Data centers: Data center processors and accelerators benefit from HBM's combination of capacity, bandwidth, and energy efficiency. Intel's Sapphire Rapids and Granite Rapids server processors have been reported to use HBM2E in certain configurations to address high-throughput data-center workloads.

04. Development Trends: Vendors and Next-Generation HBM

Major memory vendors are advancing HBM generations to improve performance and capacity.
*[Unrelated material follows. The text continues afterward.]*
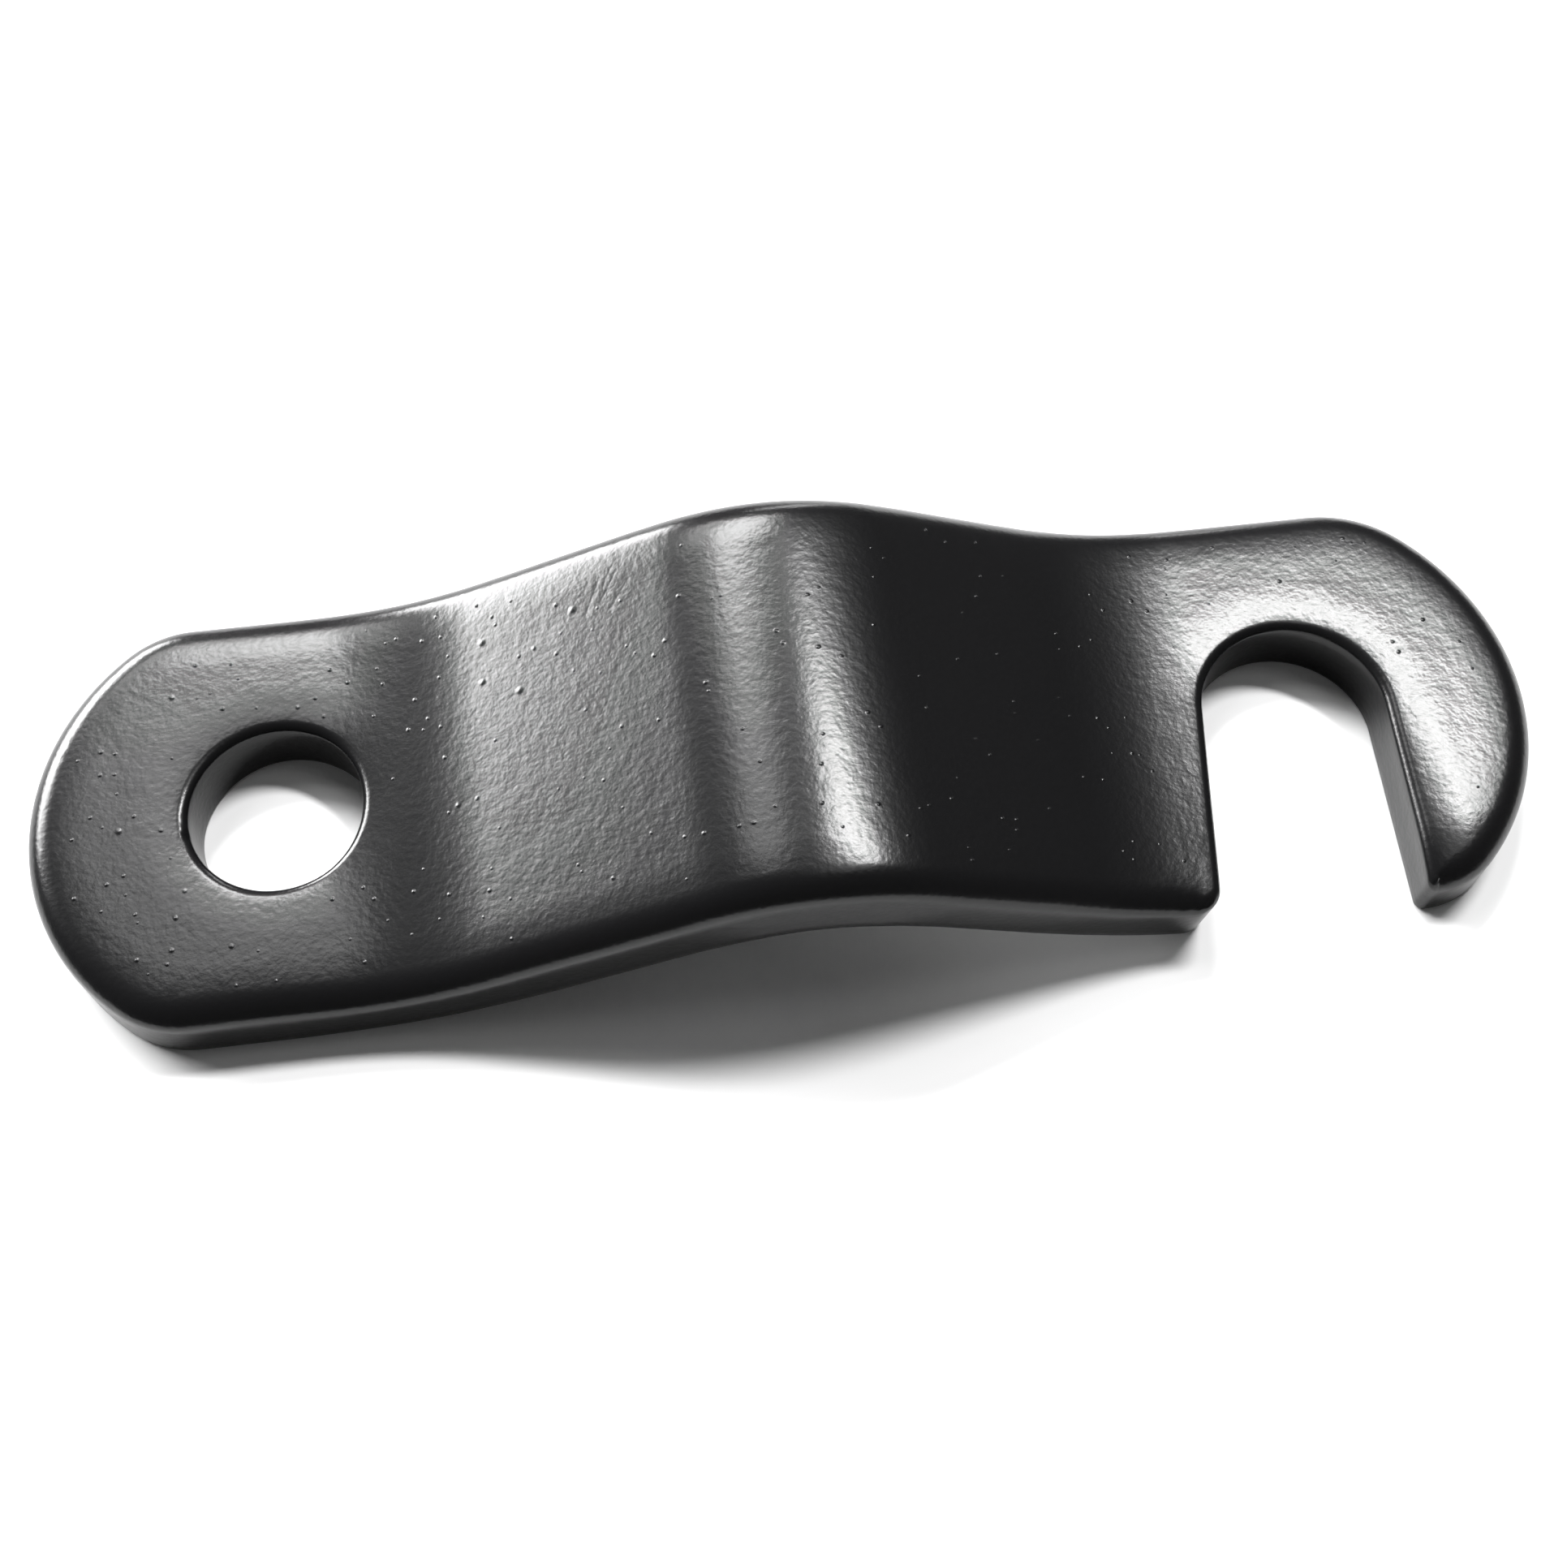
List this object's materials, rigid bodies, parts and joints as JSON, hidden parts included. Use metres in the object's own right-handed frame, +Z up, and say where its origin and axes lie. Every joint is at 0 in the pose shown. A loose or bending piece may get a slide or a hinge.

SK Hynix: SK Hynix announced HBM3 production ramp and has supplied samples to customers including NVIDIA and AMD. SK Hynix's HBM3 supports eight stacks, a 2048-bit interface per stack, and per-pin rates up to 9.6 Gbps, enabling roughly 1.2 TB/s aggregate bandwidth; the company positions HBM3 for HPC, AI, and data-center applications.

Samsung: Samsung announced production of high-performance HBM2E and has supplied samples to customers including Google and Intel. Samsung's HBM2E supports eight stacks, a 1024-bit interface per stack, and per-pin rates up to 4.8 Gbps, delivering about 614.4 GB/s aggregate bandwidth; Samsung positions HBM2E for high-capacity data processing and storage needs.

Micron: Micron reported development plans for HBM4 and targeted production timelines in the 2024 timeframe. Micron's HBM4 is described as supporting up to 16 stacks, a 4096-bit interface per stack, and per-pin rates up to 12 Gbps, potentially enabling up to about 3 TB/s aggregate bandwidth.

Market research firm TrendForce projected significant growth in HBM demand, estimating a year-over-year increase of about 58% in 2023 and further growth in 2024. HBM is expected to remain an important memory technology for high-performance computing, AI, and data-center systems.